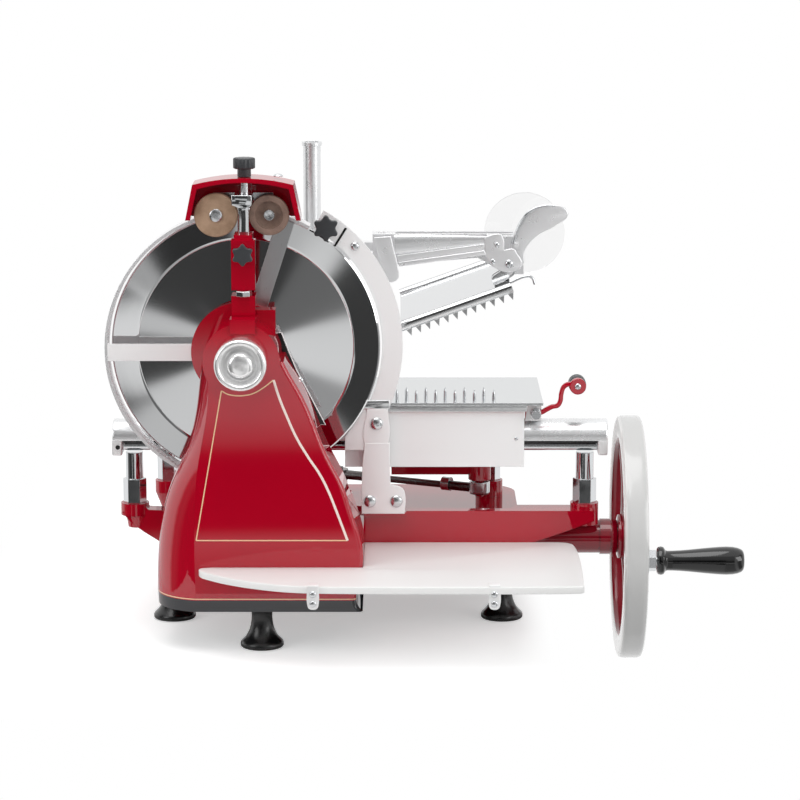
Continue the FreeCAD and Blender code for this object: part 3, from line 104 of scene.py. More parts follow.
def enamel(name, colour, edge, band=None):
    """Stoved enamel: glass-like gloss over a faint orange peel, whose colour pools very slightly."""
    made, shader = surface(
        name, Base_Color=colour, Roughness=0.4, Specular_IOR_Level=0.0,
        Coat_Weight=1.0, Coat_Roughness=0.02, Coat_IOR=1.7,
    )
    spot = add(made, "TexCoord").outputs["Object"]
    peel = add(made, "TexNoise", None, {"Vector": spot, "Scale": cells(6.25), "Detail": 2.0})
    cloud = add(made, "TexNoise", None, {"Vector": spot, "Scale": cells(71.43), "Detail": 1.0})
    tone = add(made, "MapRange", None, {"Value": cloud.outputs[0], "To Min": 0.93, "To Max": 1.05})
    tint = add(made, "HueSaturation", None, {"Color": colour, "Value": tone.outputs[0]}).outputs[0]
    if band:
        high = add(made, "SeparateXYZ", None, {"Vector": spot}).outputs["Z"]
        for top, shade in band:
            below = add(made, "Math", {"operation": "LESS_THAN"}, {0: high, 1: top * MM}).outputs[0]
            tint = add(made, "Mix", {"data_type": "RGBA"}, {0: below, 6: tint, 7: shade}).outputs[2]
    made.node_tree.links.new(tint, shader.inputs["Base Color"])
    relief(made, shader, peel.outputs[0], 0.00006, edge)
    return made


RED = "B00020"
CREAM = "F0C9A0"
SLATE = "0A0E16"
BANDS = [(61.4, CREAM), (60.3, RED), (59.4, SLATE)]
# Sprayed and stoved: a wet gloss, with sharp pale reflections over a deep red, and soft cast edges.
tower_enamel = enamel("stoved red enamel over a slate plinth", RED, 0.003, BANDS)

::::

— Stated goal —
Reproduce the full listing word for word.

— The result —
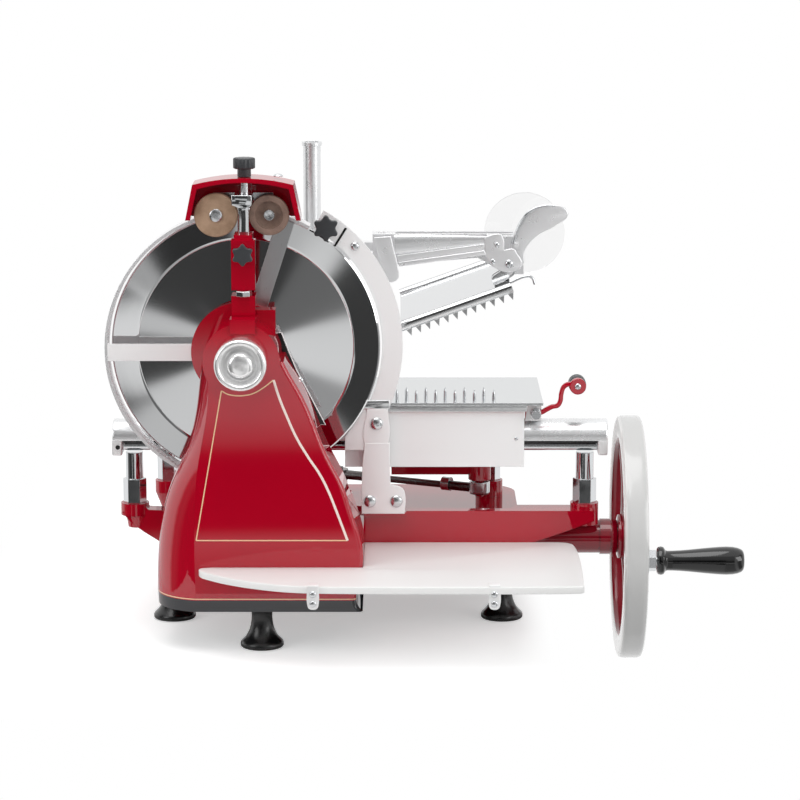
Continue the FreeCAD and Blender code for this object: part 3, from line 104 of scene.py. More parts follow.
def enamel(name, colour, edge, band=None):
    """Stoved enamel: glass-like gloss over a faint orange peel, whose colour pools very slightly."""
    made, shader = surface(
        name, Base_Color=colour, Roughness=0.4, Specular_IOR_Level=0.0,
        Coat_Weight=1.0, Coat_Roughness=0.02, Coat_IOR=1.7,
    )
    spot = add(made, "TexCoord").outputs["Object"]
    peel = add(made, "TexNoise", None, {"Vector": spot, "Scale": cells(6.25), "Detail": 2.0})
    cloud = add(made, "TexNoise", None, {"Vector": spot, "Scale": cells(71.43), "Detail": 1.0})
    tone = add(made, "MapRange", None, {"Value": cloud.outputs[0], "To Min": 0.93, "To Max": 1.05})
    tint = add(made, "HueSaturation", None, {"Color": colour, "Value": tone.outputs[0]}).outputs[0]
    if band:
        high = add(made, "SeparateXYZ", None, {"Vector": spot}).outputs["Z"]
        for top, shade in band:
            below = add(made, "Math", {"operation": "LESS_THAN"}, {0: high, 1: top * MM}).outputs[0]
            tint = add(made, "Mix", {"data_type": "RGBA"}, {0: below, 6: tint, 7: shade}).outputs[2]
    made.node_tree.links.new(tint, shader.inputs["Base Color"])
    relief(made, shader, peel.outputs[0], 0.00006, edge)
    return made


RED = "B00020"
CREAM = "F0C9A0"
SLATE = "0A0E16"
BANDS = [(61.4, CREAM), (60.3, RED), (59.4, SLATE)]
# Sprayed and stoved: a wet gloss, with sharp pale reflections over a deep red, and soft cast edges.
tower_enamel = enamel("stoved red enamel over a slate plinth", RED, 0.003, BANDS)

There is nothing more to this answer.